Friday, November 20, 1981—it was -20°. Slept late, need the rest. Lots of frost in the snowmobile gas, I suppose because of the foggy nights. Broke another trap trail to the north, then east, then south, then back home. Set four marten and otter. No fox bait with me. Saw fox and marten tracks and some caribou, otter and moose. Saw a beautiful small lake today. It was really nice out there. It’s -15° at dark. Fixed supper, read and rested. The Coleman lantern lights the cabin in the evening and I cook on the airtight stove. (A type of wood burning stove.) It’s a medium sized airtight. It’s a really nice stove for a remote cabin like this. I’ve got a big firewood pile that I put up last spring just before snow left. I’ll do that again this coming spring so that I’ll have dry wood to use through the winter.

Saturday, November 21, 1981—it got warmer. I made a short trail. There are no fresh tracks of any kind, so I put up insulation in the ceiling of the cabin. It only took 2 ½ hours, but it sure made a difference in the wood it takes to keep the cabin warm. I sharpened my knives here at the cabin too.
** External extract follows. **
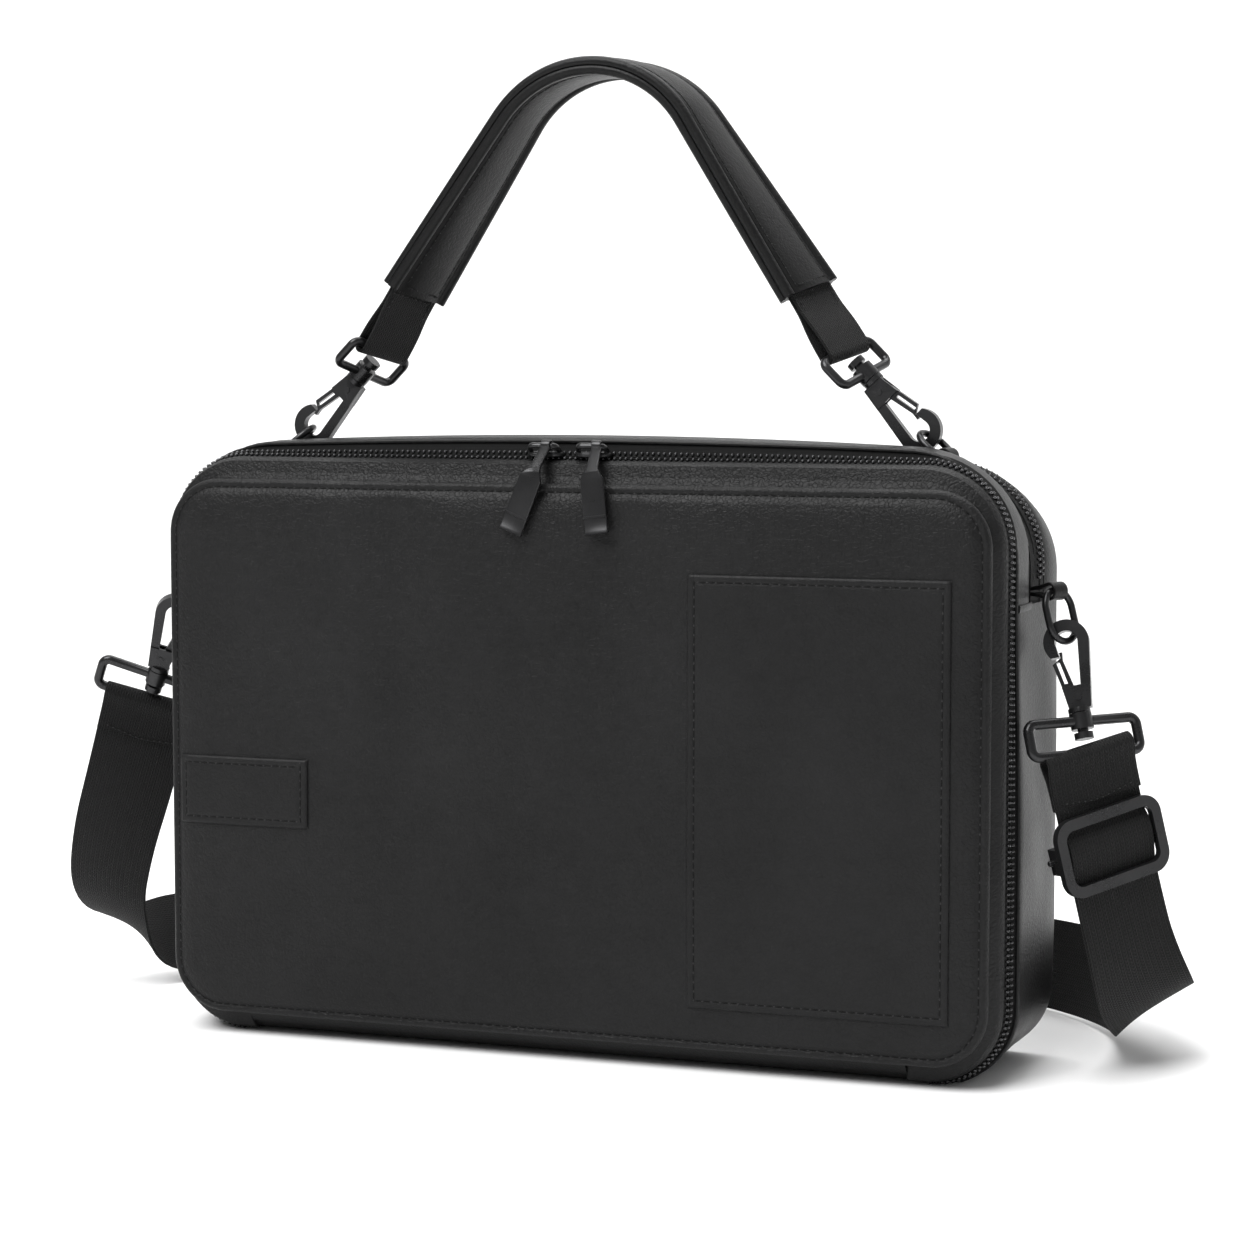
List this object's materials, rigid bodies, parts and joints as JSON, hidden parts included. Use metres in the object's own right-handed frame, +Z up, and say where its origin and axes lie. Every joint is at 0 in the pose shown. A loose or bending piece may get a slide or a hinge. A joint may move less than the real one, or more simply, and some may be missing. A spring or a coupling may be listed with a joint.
{
  "type": "shoulder bag",
  "caption": "Zip-around black leather-look bag with a front cover hinged at its base, padded top handle on snap hooks and webbing shoulder strap.",
  "frame": {"origin": "on the floor under the middle of the case", "axes": "+Z up, -Y out of the front cover, +X to the right of someone facing the cover"},
  "size_m": [0.4909, 0.2071, 0.392],
  "materials": {
    "black_leather": "pebbled black artificial leather",
    "zip_tape": "woven black tape with black teeth",
    "webbing": "coarse black webbing",
    "lining": "plain dark grey lining",
    "stiffener": "flat stiffener board",
    "black_metal": "satin black plated metal"
  },
  "bodies": {
    "case": {"back_panel": "black_leather", "base_board": "stiffener", "case_lining": "lining", "divider": "lining", "front_zip_case_side": "zip_tape", "hinge_strip": "black_leather", "lower_gusset": "black_leather", "main_gusset": "black_leather", "piping_case": "black_leather", "rear_board": "stiffener", "rear_gusset": "black_leather", "rear_zip_front_side": "zip_tape", "rear_zip_rear_side": "zip_tape", "shoulder_strap": "webbing", "side_tab_left": "black_leather", "side_tab_right": "black_leather", "step_band": "black_leather", "step_web": "black_leather", "strap_end_left": "webbing", "strap_end_right": "webbing", "strap_loop_left": "black_metal", "strap_loop_right": "black_metal", "top_tab_left": "black_leather", "top_tab_right": "black_leather"},
    "cover": {"cover_panel": "black_leather", "cover_edge": "black_leather", "cover_board": "stiffener", "cover_lining": "lining", "cover_gusset": "black_leather", "cover_zip_side": "zip_tape", "patch_panel": "black_leather", "side_patch": "black_leather"},
    "handle": {"handle_outer": "black_leather", "handle_inner": "black_leather", "handle_webbing_left": "webbing", "handle_webbing_right": "webbing", "handle_loop_left": "black_metal", "handle_loop_right": "black_metal"},
    "adjuster": {"adjuster_frame": "black_metal", "adjuster_bar": "black_metal"},
    "front_slider_left": {"front_slider_left": "black_metal"},
    "front_slider_right": {"front_slider_right": "black_metal"},
    "front_pull_left": {"front_pull_left": "black_metal"},
    "front_pull_right": {"front_pull_right": "black_metal"},
    "rear_slider": {"rear_slider": "black_metal"},
    "rear_pull": {"rear_pull": "black_metal"},
    "top_ring_left": {"top_ring_left": "black_metal"},
    "top_ring_right": {"top_ring_right": "black_metal"},
    "side_ring_left": {"side_ring_left": "black_metal"},
    "side_ring_right": {"side_ring_right": "black_metal"},
    "handle_hook_left": {"handle_hook_left": "black_metal"},
    "handle_hook_right": {"handle_hook_right": "black_metal"},
    "handle_gate_left": {"handle_gate_left": "black_metal"},
    "handle_gate_right": {"handle_gate_right": "black_metal"},
    "strap_hook_left": {"strap_hook_left": "black_metal"},
    "strap_hook_right": {"strap_hook_right": "black_metal"},
    "strap_gate_left": {"strap_gate_left": "black_metal"},
    "strap_gate_right": {"strap_gate_right": "black_metal"}
  },
  "joints": [
    {"name": "cover_hinge", "type": "hinge", "parent": "case", "child": "cover", "pos_m": [0, -0.0435, 0.006], "axis": [1, 0, 0], "range_deg": [0, 85]},
    {"name": "front_zip_left", "type": "slide", "parent": "cover", "child": "front_slider_left", "axis": [-1, 0, 0], "range_m": [0, 0.098]},
    {"name": "front_zip_right", "type": "slide", "parent": "cover", "child": "front_slider_right", "axis": [1, 0, 0], "range_m": [0, 0.1]},
    {"name": "rear_zip", "type": "slide", "parent": "case", "child": "rear_slider", "axis": [1, 0, 0], "range_m": [0, 0.16]},
    {"name": "front_pull_left_lift", "type": "hinge", "parent": "front_slider_left", "child": "front_pull_left", "pos_m": [-0.0095, -0.031, 0.24], "axis": [-1, 0, 0], "range_deg": [0, 90]},
    {"name": "front_pull_right_lift", "type": "hinge", "parent": "front_slider_right", "child": "front_pull_right", "pos_m": [0.0114, -0.031, 0.24], "axis": [-1, 0, 0], "range_deg": [0, 90]},
    {"name": "rear_pull_lift", "type": "hinge", "parent": "rear_slider", "child": "rear_pull", "pos_m": [-0.08, 0.0195, 0.237], "axis": [1, 0, 0], "range_deg": [0, 90]},
    {"name": "handle_swing", "type": "hinge", "parent": "case", "child": "handle", "pos_m": [0, 0.01, 0.24498], "axis": [1, 0, 0], "range_deg": [-20, 6]},
    {"name": "top_ring_left_tilt", "type": "hinge", "parent": "case", "child": "top_ring_left", "pos_m": [-0.1405, 0.007, 0.2361], "axis": [-0.2756, 0.9613, 0], "range_deg": [-1, 1]},
    {"name": "handle_hook_left_swivel", "type": "hinge", "parent": "handle", "child": "handle_hook_left", "pos_m": [-0.10733, 0.01, 0.26761], "axis": [-0.7071, 0, -0.7071], "range_deg": [-4, 4]},
    {"name": "handle_gate_left_press", "type": "hinge", "parent": "handle_hook_left", "child": "handle_gate_left", "pos_m": [-0.11306, 0.01, 0.26061], "axis": [0, -1, 0], "range_deg": [0, 16], "stiffness_Nm_per_rad": 0.02, "springref_deg": -8.59},
    {"name": "side_ring_left_tilt", "type": "hinge", "parent": "case", "child": "side_ring_left", "pos_m": [-0.184, 0.003, 0.186], "axis": [-0.5, 0.866, 0], "range_deg": [-1, 1]},
    {"name": "strap_hook_left_swivel", "type": "hinge", "parent": "case", "child": "strap_hook_left", "pos_m": [-0.20209, 0.00605, 0.1398], "axis": [0.4155, -0.1953, 0.8884], "range_deg": [-5, 5]},
    {"name": "strap_gate_left_press", "type": "hinge", "parent": "strap_hook_left", "child": "strap_gate_left", "pos_m": [-0.1991, 0.00386, 0.14805], "axis": [0.369, -0.8565, -0.3609], "range_deg": [0, 16], "stiffness_Nm_per_rad": 0.02, "springref_deg": -8.59},
    {"name": "top_ring_right_tilt", "type": "hinge", "parent": "case", "child": "top_ring_right", "pos_m": [0.1405, 0.007, 0.2361], "axis": [0.2756, 0.9613, 0], "range_deg": [-1, 1]},
    {"name": "handle_hook_right_swivel", "type": "hinge", "parent": "handle", "child": "handle_hook_right", "pos_m": [0.10733, 0.01, 0.26761], "axis": [0.7071, 0, -0.7071], "range_deg": [-4, 4]},
    {"name": "handle_gate_right_press", "type": "hinge", "parent": "handle_hook_right", "child": "handle_gate_right", "pos_m": [0.11306, 0.01, 0.26061], "axis": [0, 1, 0], "range_deg": [0, 16], "stiffness_Nm_per_rad": 0.02, "springref_deg": -8.59},
    {"name": "side_ring_right_tilt", "type": "hinge", "parent": "case", "child": "side_ring_right", "pos_m": [0.184, 0.003, 0.186], "axis": [0.5, 0.866, 0], "range_deg": [0, 1.2]},
    {"name": "strap_hook_right_swivel", "type": "hinge", "parent": "case", "child": "strap_hook_right", "pos_m": [0.1968, -0.00682, 0.13806], "axis": [-0.2448, 0.2198, 0.9443], "range_deg": [-5, 3]},
    {"name": "strap_gate_right_press", "type": "hinge", "parent": "strap_hook_right", "child": "strap_gate_right", "pos_m": [0.19547, -0.00471, 0.14676], "axis": [-0.0906, 0.9645, -0.2479], "range_deg": [0, 16], "stiffness_Nm_per_rad": 0.02, "springref_deg": -8.59},
    {"name": "adjuster_slide", "type": "slide", "parent": "case", "child": "adjuster", "axis": [0.1988, 0.1221, -0.9724], "range_m": [0, 0.012]}
  ]
}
It’s -10° this evening.

Sunday, November 22, 1981—it was -10° in the morning and 0° at noon. Very bright and sunny, no wind. Measured the ice on the cabin lake. It’s 13 inches with 4 inches of snow on top. I made two sets on the ridge back of the cabin. No new game or fur tracks anywhere. It was really nice all day, but it looks like snow clouds 20-30 miles to the north by east, I can see some really nice peaks from in the higher ridges. This country right through here has little high places. When you get up on them, it’s about 2700 elevation and often times, you get a real nice view. It helps keep track of where you are in the country too, once you learn what it looks like. The cabin stays lots warmer now and heats with less wood since I insulated the ceiling. It’s -10° this evening.

Monday, November 23, 1981—it’s 5° above zero with a light dust of snow falling overnight. It was 8° at noon. I ran both lines today—no fur. Did see a cow and calf moose though. It seems to be much warmer. There is a lot of overflow and water that comes up through the ice and soaks the snow. Plan to go out to the road tomorrow.